=== Your goal ===
Output, word for word, every line from the line with "bpy.data.objects.remove(obj)" through the final line of the data below.

=== Records supplied ===
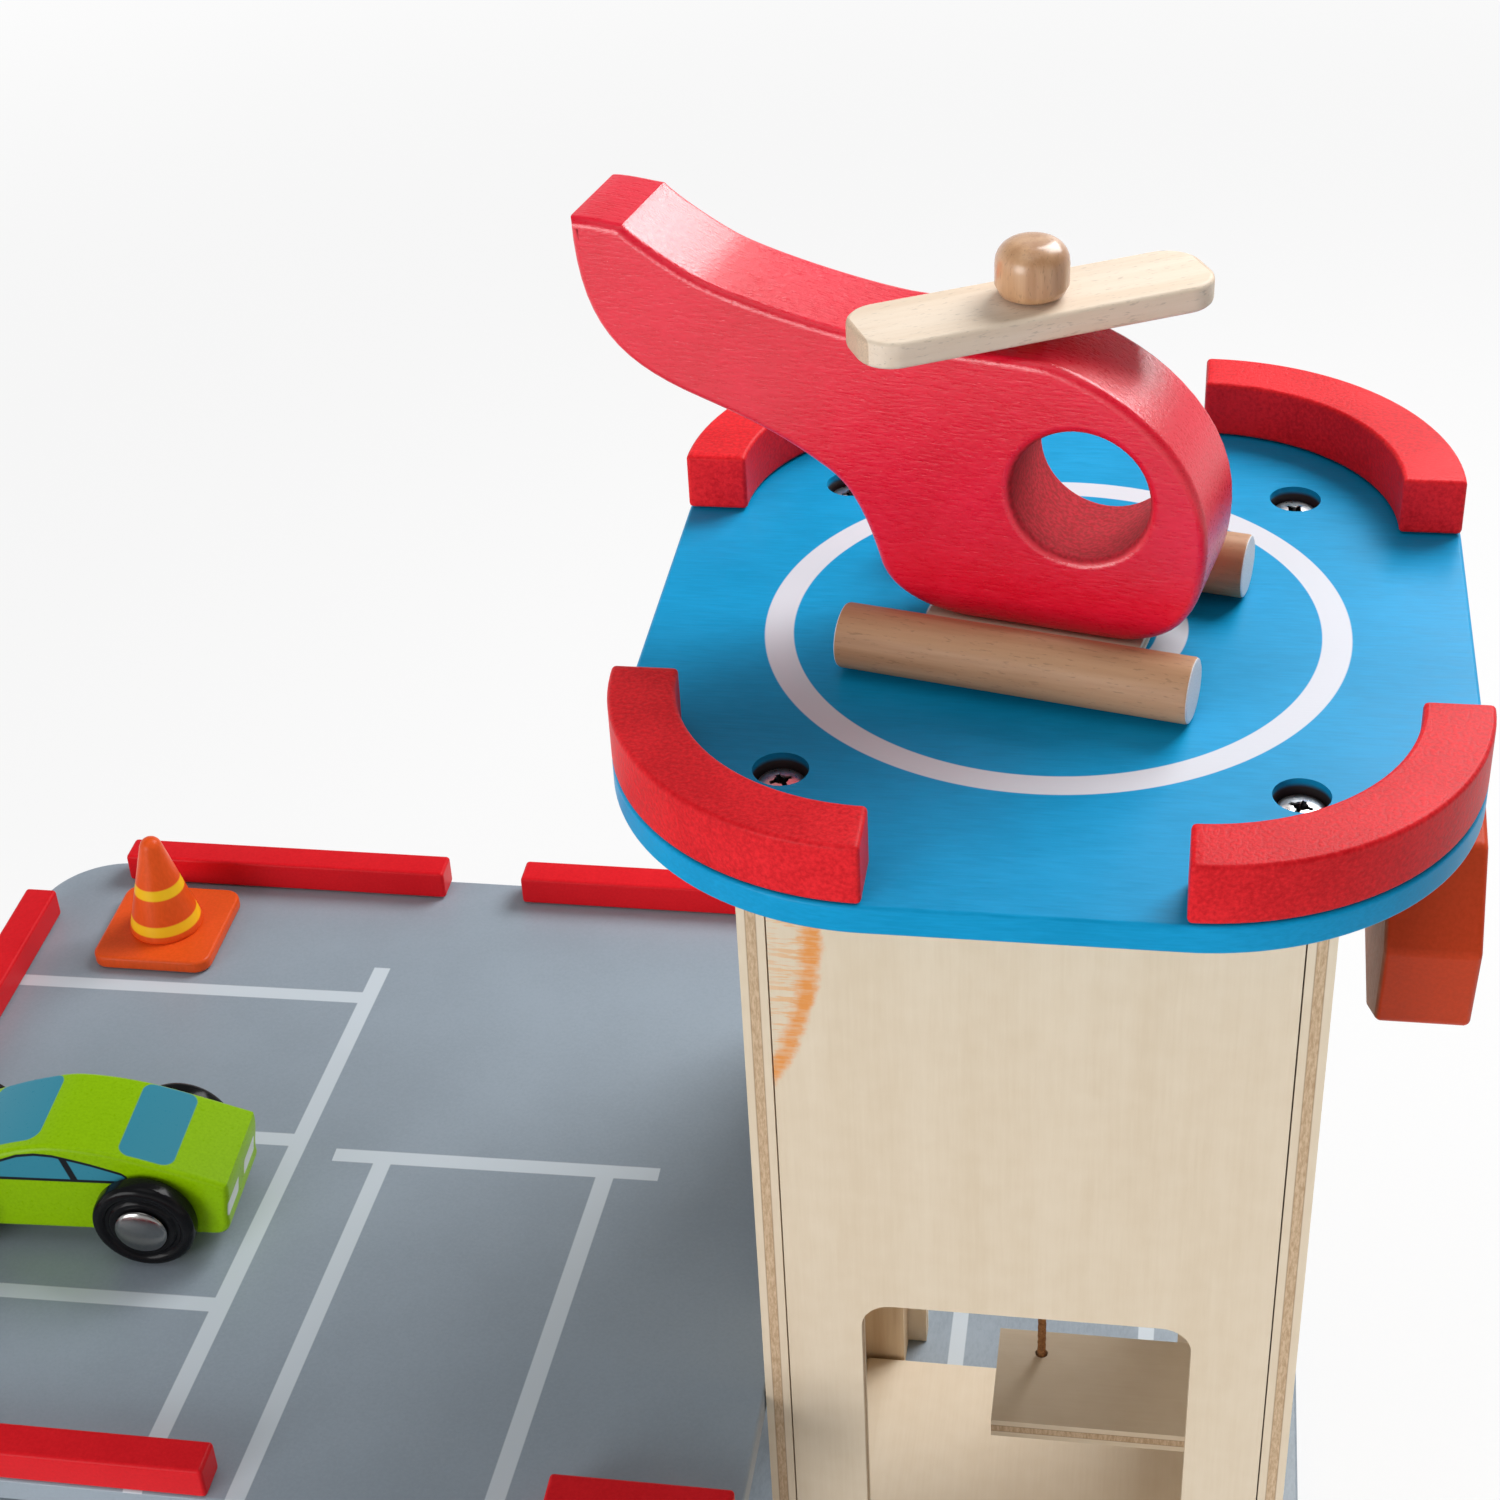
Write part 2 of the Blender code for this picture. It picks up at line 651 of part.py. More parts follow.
def deck_posts(deck, board):
    """Round posts, each glued by a tenon into the deck and another into the ground board."""
    foot = BOARD_TOP + GAP
    shoulder = DECK_BOTTOM - GAP
    radius = DECK_POST / 2
    chamfer = POST_CHAMFER
    profile = [(0.0, shoulder + TENON_HIGH), (TENON / 2, shoulder + TENON_HIGH), (TENON / 2, shoulder),
               (radius - chamfer, shoulder), (radius, shoulder - chamfer), (radius, foot + chamfer),
               (radius - chamfer, foot), (TENON / 2, foot), (TENON / 2, foot - TENON_HIGH),
               (0.0, foot - TENON_HIGH)]
    places = deck_post_places()
    for name, place in places.items():
        smooth(turned(f"deck_post_{name}", profile, BEECH, (*place, 0), steps=20))
    for name, level, wood in (("deck_sockets", DECK_BOTTOM, deck), ("board_sockets", BOARD_TOP, board)):
        side = TENON / 2 + GAP
        socket = [(0.0, level + TENON_HIGH), (side, level + TENON_HIGH), (side, level - TENON_HIGH),
                  (0.0, level - TENON_HIGH)]
        form = turned("socket_form", socket, None, steps=16)
        cut(copies(name, form, [Matrix.Translation((*place, 0)) for place in places.values()]), [wood])


def deck_ledge():
    """Strip glued to the tower's left panel; the deck rests on it."""
    right = DECK_RIGHT - GAP
    return block("deck_ledge", (right - LEDGE_SIDE, -LEDGE_LENGTH / 2, DECK_BOTTOM - LEDGE_SIDE),
                 (right, LEDGE_LENGTH / 2, DECK_BOTTOM - GAP), PLY, EDGE)


def garage_screws(board, pad, posts):
    """Screws from above and from below into the tower's posts."""
    plan = {f"{end}_{side}": (x * PAD_SCREW_X, y * PAD_SCREW_Y) for side, x in SIDES for end, y in ENDS}
    above = {f"helipad_screw_{name}": Matrix.Translation((*place, PAD_TOP - PAD_SCREW_RECESS))
             for name, place in plan.items()}
    fasten(above, pad, posts, PAD_SCREW_RECESS, 24)
    below = {f"base_screw_{name}": pointing((*place, BASE_SCREW_RECESS), (0, 0, -1))
             for name, place in plan.items()}
    fasten(below, board, posts, BASE_SCREW_RECESS, 12)


def winch():
    """Shaft through both side panels with its knob, two collars and the cord's turns."""
    shaft_end = KNOB_LEFT + KNOB_BORE_DEEP - GAP
    radius = SHAFT / 2
    chamfer = EDGE
    profile = [(0.0, shaft_end), (radius - chamfer, shaft_end), (radius, shaft_end - chamfer),
               (radius, -TOWER_SIDE + chamfer), (radius - chamfer, -TOWER_SIDE), (0.0, -TOWER_SIDE)]
    smooth(turned("winch_shaft", profile, BEECH, (0, 0, SHAFT_Z), ALONG_X, 28))
    winch_knob()
    for side, x in SIDES:
        middle = x * (INNER_SIDE - GAP - COLLAR_THICK / 2)
        smooth(ring(f"shaft_collar_{side}", COLLAR / 2, radius + GAP, COLLAR_THICK, BEECH,
                    (middle, 0, SHAFT_Z), ALONG_X, 28))
    cord_turns()


def winch_knob():
    """Eight-sided wooden knob with a blind bore for the shaft."""
    corner = KNOB_ACROSS_FLATS / 2 / cos(pi / 8)
    turn = radians(KNOB_TURN)
    outline = [(-corner * cos(pi / 4 * i - turn), -corner * sin(pi / 4 * i - turn)) for i in range(8)]
    knob = sheet("winch_knob", [outline], KNOB_THICK, ORANGE_RED,
                 (KNOB_LEFT + KNOB_THICK / 2, 0, SHAFT_Z), FACING_SIDE, edge=KNOB_EDGE, round_steps=1)
    bore = rod_mesh("knob_bore", SHAFT / 2 + GAP, 2 * KNOB_BORE_DEEP, 28)
    cut(add("knob_bore", bore, None, (KNOB_LEFT, 0, SHAFT_Z), ALONG_X), [knob])


def cord_turns():
    """The cord's turns on the shaft, running off at the back, where the cord drops to the lift."""
    per_turn = 24
    radius = CORD_RADIUS_ON_SHAFT
    points = []
    for i in range(CORD_TURNS * per_turn + 1):
        left = CORD_TURNS - i / per_turn
        angle = 2 * pi * left
        points.append(Vector((-CORD_PITCH * left, radius * cos(angle), SHAFT_Z + radius * sin(angle))))
    points.append(Vector((0, radius, SHAFT_Z - CORD)))
    tube("cord_turns", points, CORD / 2, STRING, 1)
    half_turn = per_turn // 2
    gap = min((a - b).length for i, a in enumerate(points) for b in points[i + half_turn:]) - CORD
    print(f"least gap between the cord's turns: {gap * 1000:.2f} mm")


def tube(name, points, radius, material, resolution):
    """A round cord through points."""
    curve = bpy.data.curves.new(name, "CURVE")
    curve.dimensions = "3D"
    curve.bevel_depth = radius
    curve.bevel_resolution = resolution
    curve.use_fill_caps = True
    spline = curve.splines.new("POLY")
    spline.points.add(len(points) - 1)
    for point, place in zip(spline.points, points):
        point.co = (*place, 1.0)
    return as_mesh(add(name, curve, None), material)


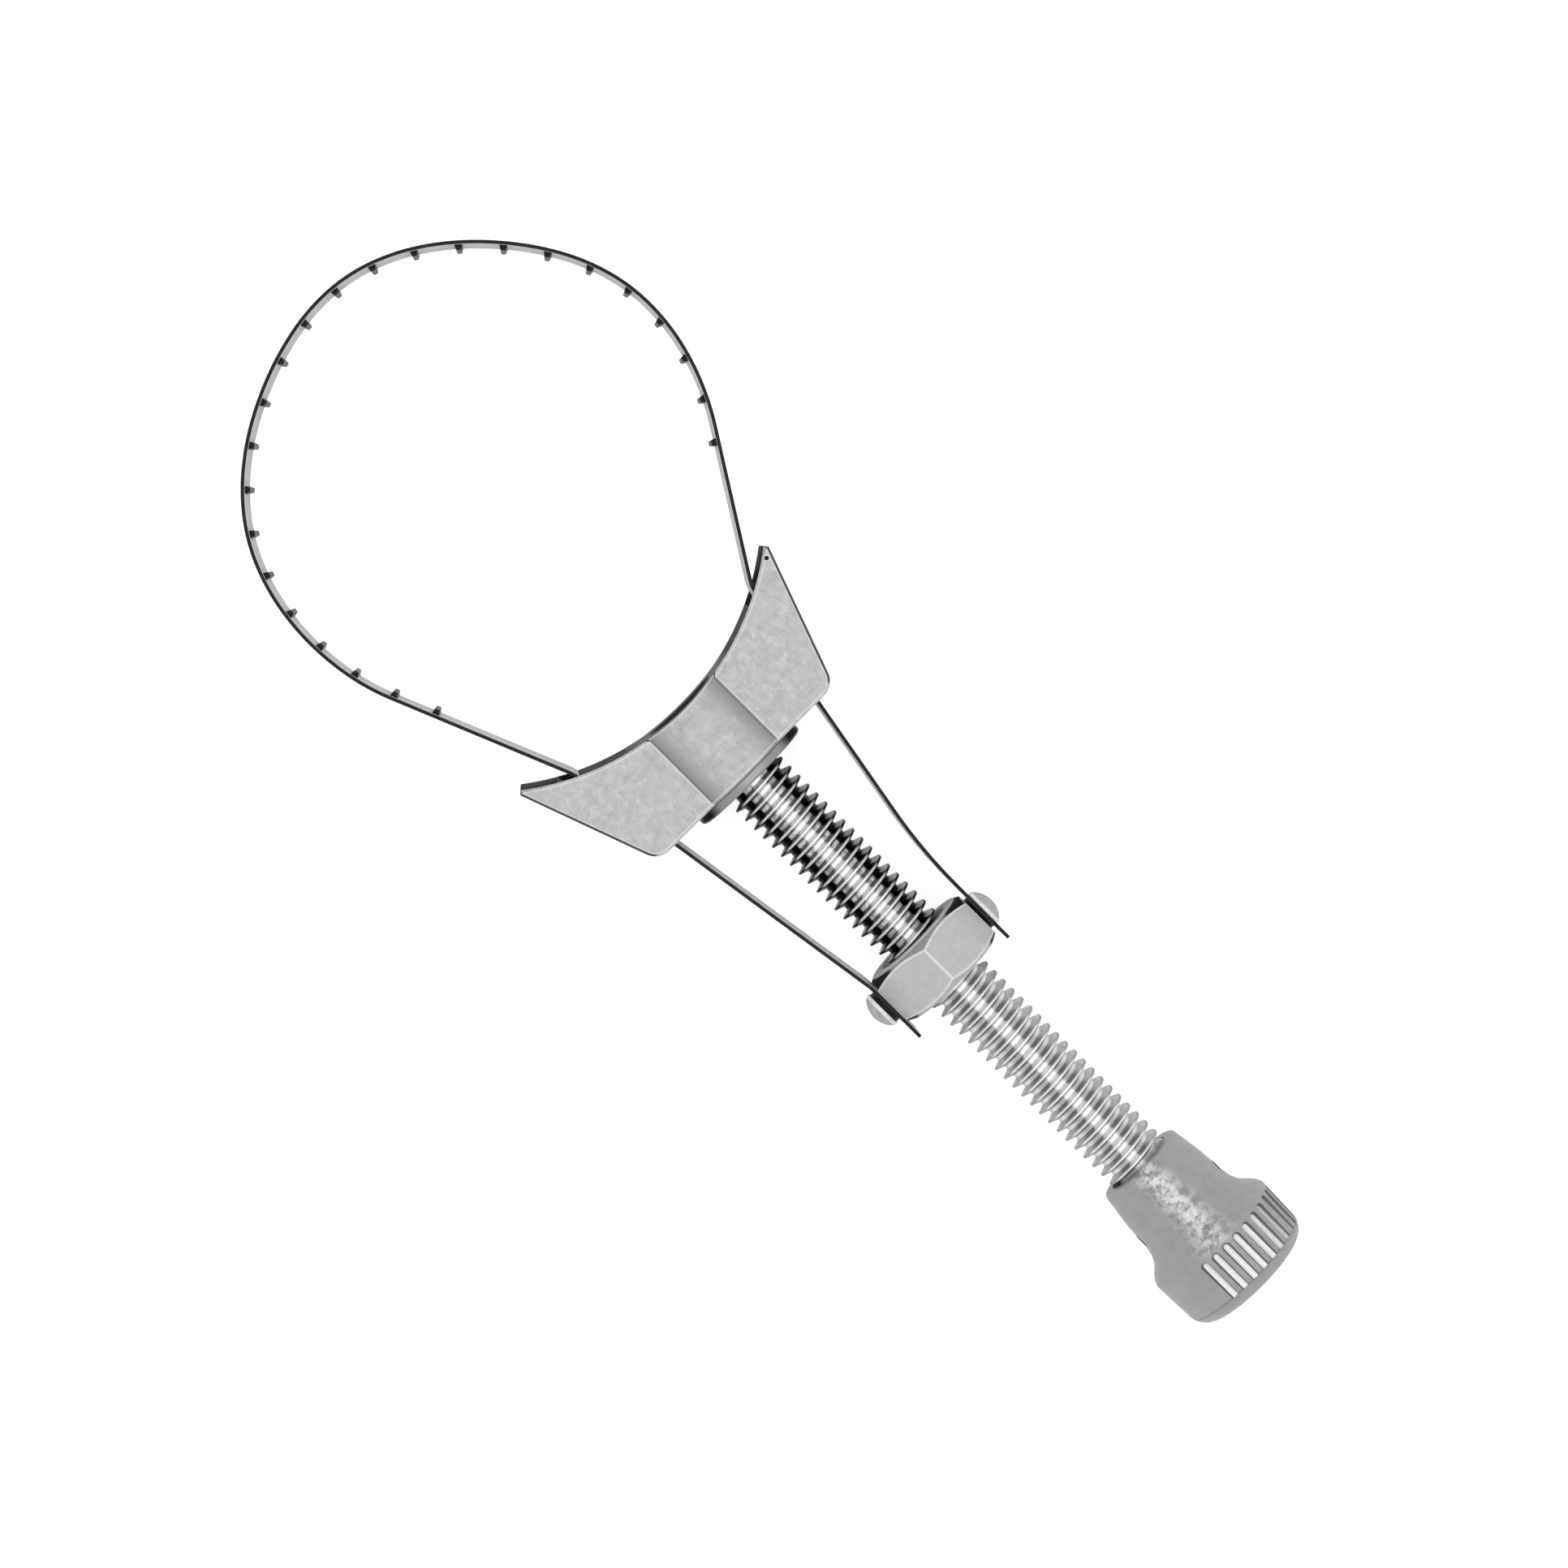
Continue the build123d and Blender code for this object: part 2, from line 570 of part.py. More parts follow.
def tail(side, band_x, past_nut, bend_above_screw, bend_radius):
    """The toothless end of the band, from its slot in the saddle to the nut."""
    points = [
        (side * band_x, NUT_Y - past_nut),
        (side * band_x, NUT_Y + bend_above_screw),
        slot_exit(side),
        loop_start(side),
    ]
    radii = [bend_radius, EXIT_BEND_RADIUS]
    if side > 0:  # the line runs clockwise round the tool, so that its right side is the inside
        points.reverse()
        radii.reverse()
    hole = Cylinder(SCREW_RADIUS + BAND_HOLE_GAP, 8 * BAND_THICKNESS)
    hole = Pos(side * band_x, NUT_Y, 0) * Rot(Y=90) * hole
    return strip(Wire(route(points, radii))) - hole


def band_left_tail():
    return tail(-1, LEFT_BAND_X, LEFT_TAIL_PAST_NUT, LEFT_BEND_ABOVE_SCREW, LEFT_BEND_RADIUS)


def band_right_tail():
    return tail(1, RIGHT_BAND_X, RIGHT_TAIL_PAST_NUT, RIGHT_BEND_ABOVE_SCREW, RIGHT_BEND_RADIUS)


def band_left_flank():
    return loop_stretch(-3, -2)


def band_left_shoulder():
    return loop_stretch(-2, -1)


def band_left_crown():
    return loop_stretch(-1, 0)


def band_right_crown():
    return loop_stretch(0, 1)


def band_right_shoulder():
    return loop_stretch(1, 2)


def band_right_flank():
    return loop_stretch(2, 3)


SUB_PARTS = [
    saddle,
    thrust_washer,
    retaining_washer,
    retaining_clip,
    screw_rod,
    knob,
    knob_pin,
    travelling_nut,
    band_screw_left,
    band_screw_right,
    lock_washer_left,
    spacer_washer_right,
    band_left_tail,
    band_left_flank,
    band_left_shoulder,
    band_left_crown,
    band_right_crown,
    band_right_shoulder,
    band_right_flank,
    band_right_tail,
]

os.makedirs("parts", exist_ok=True)
for sub_part in SUB_PARTS:
    export_step(sub_part(), f"parts/{sub_part.__name__}.step")
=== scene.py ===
"""An adjustable steel-band filter wrench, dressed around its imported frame.

Everything is in metres, in the row frame: +Y along the screw towards the band's loop,
+X across the saddle, +Z up from the floor that the tool lies on.
"""

import json
import math

import bmesh
import bpy
from mathutils import Matrix, Vector


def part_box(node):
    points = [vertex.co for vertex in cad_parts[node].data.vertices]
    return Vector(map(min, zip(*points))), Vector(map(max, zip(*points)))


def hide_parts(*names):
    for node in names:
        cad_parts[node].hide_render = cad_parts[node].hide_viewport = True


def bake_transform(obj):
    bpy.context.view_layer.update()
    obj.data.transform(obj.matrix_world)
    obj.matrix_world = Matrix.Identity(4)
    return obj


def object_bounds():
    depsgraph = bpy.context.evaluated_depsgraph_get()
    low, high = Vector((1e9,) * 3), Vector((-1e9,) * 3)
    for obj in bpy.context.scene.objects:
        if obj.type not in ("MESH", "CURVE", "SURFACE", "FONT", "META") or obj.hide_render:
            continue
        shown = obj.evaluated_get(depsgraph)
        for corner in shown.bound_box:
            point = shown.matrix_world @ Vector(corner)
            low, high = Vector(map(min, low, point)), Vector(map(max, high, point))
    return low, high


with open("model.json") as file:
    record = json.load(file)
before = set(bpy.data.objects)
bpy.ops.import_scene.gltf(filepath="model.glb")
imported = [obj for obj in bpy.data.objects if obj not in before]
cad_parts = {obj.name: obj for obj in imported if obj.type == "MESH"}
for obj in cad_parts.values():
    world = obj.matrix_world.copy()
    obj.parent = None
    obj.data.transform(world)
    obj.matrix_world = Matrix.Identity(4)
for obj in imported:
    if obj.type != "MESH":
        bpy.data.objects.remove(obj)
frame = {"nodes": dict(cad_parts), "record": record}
cad_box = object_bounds()
nodes = frame["nodes"]

MM = 0.001

# ---- Places on the solids, for the paint ----

saddle_low, saddle_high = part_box("saddle")
nut_low, nut_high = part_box("travelling_nut")
screw_left_low, screw_left_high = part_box("band_screw_left")
screw_right_low, screw_right_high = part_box("band_screw_right")

# These are the solids' own sizes, which the frame's boxes don't show.
SADDLE_FLAT = 12.0 * MM  # from the screw's axis to the saddle's flat sides
COUNTERBORE_RADIUS = 8.25 * MM
THREAD_ROOT_RADIUS = 5.2 * MM
THREAD_CREST_RADIUS = 7.0 * MM
NUT_FACE_RADIUS = 11.1 * MM
KNOB_FOOT_Y = 3.9 * MM  # the knob's rim widens evenly from its foot to its top
KNOB_FOOT_RADIUS = 14.5 * MM
KNOB_RIM_Y = 12.5 * MM
KNOB_RIM_RADIUS = 14.8 * MM
FLUTE_RADIUS = 0.95 * MM
FLUTES_LOW_Y = 2.0 * MM
FLUTES_HIGH_Y = 12.1 * MM

boss_side = math.sqrt(saddle_high.z**2 - SADDLE_FLAT**2)  # where the round boss meets the flats
flute_floor = KNOB_RIM_RADIUS - FLUTE_RADIUS

# ---- Materials ----


def grey(value, blue=0.0):
    """An opaque grey, with this much more blue than red."""
    return (value, value + blue / 2, value + blue, 1.0)


def cool(value):
    """A grey with a touch of blue."""
    return grey(value, 0.01)


WEAR_AND_HIGHLIGHT = grey(0.97)  # bare metal rubbed by use, and painted highlight
BLACK = grey(0.004)  # black, for painted shade on the rod's sides and the nut's corners, and for the strip's edges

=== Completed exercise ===
        bpy.data.objects.remove(obj)
frame = {"nodes": dict(cad_parts), "record": record}
cad_box = object_bounds()
nodes = frame["nodes"]

MM = 0.001

# ---- Places on the solids, for the paint ----

saddle_low, saddle_high = part_box("saddle")
nut_low, nut_high = part_box("travelling_nut")
screw_left_low, screw_left_high = part_box("band_screw_left")
screw_right_low, screw_right_high = part_box("band_screw_right")

# These are the solids' own sizes, which the frame's boxes don't show.
SADDLE_FLAT = 12.0 * MM  # from the screw's axis to the saddle's flat sides
COUNTERBORE_RADIUS = 8.25 * MM
THREAD_ROOT_RADIUS = 5.2 * MM
THREAD_CREST_RADIUS = 7.0 * MM
NUT_FACE_RADIUS = 11.1 * MM
KNOB_FOOT_Y = 3.9 * MM  # the knob's rim widens evenly from its foot to its top
KNOB_FOOT_RADIUS = 14.5 * MM
KNOB_RIM_Y = 12.5 * MM
KNOB_RIM_RADIUS = 14.8 * MM
FLUTE_RADIUS = 0.95 * MM
FLUTES_LOW_Y = 2.0 * MM
FLUTES_HIGH_Y = 12.1 * MM

boss_side = math.sqrt(saddle_high.z**2 - SADDLE_FLAT**2)  # where the round boss meets the flats
flute_floor = KNOB_RIM_RADIUS - FLUTE_RADIUS

# ---- Materials ----


def grey(value, blue=0.0):
    """An opaque grey, with this much more blue than red."""
    return (value, value + blue / 2, value + blue, 1.0)


def cool(value):
    """A grey with a touch of blue."""
    return grey(value, 0.01)


WEAR_AND_HIGHLIGHT = grey(0.97)  # bare metal rubbed by use, and painted highlight
BLACK = grey(0.004)  # black, for painted shade on the rod's sides and the nut's corners, and for the strip's edges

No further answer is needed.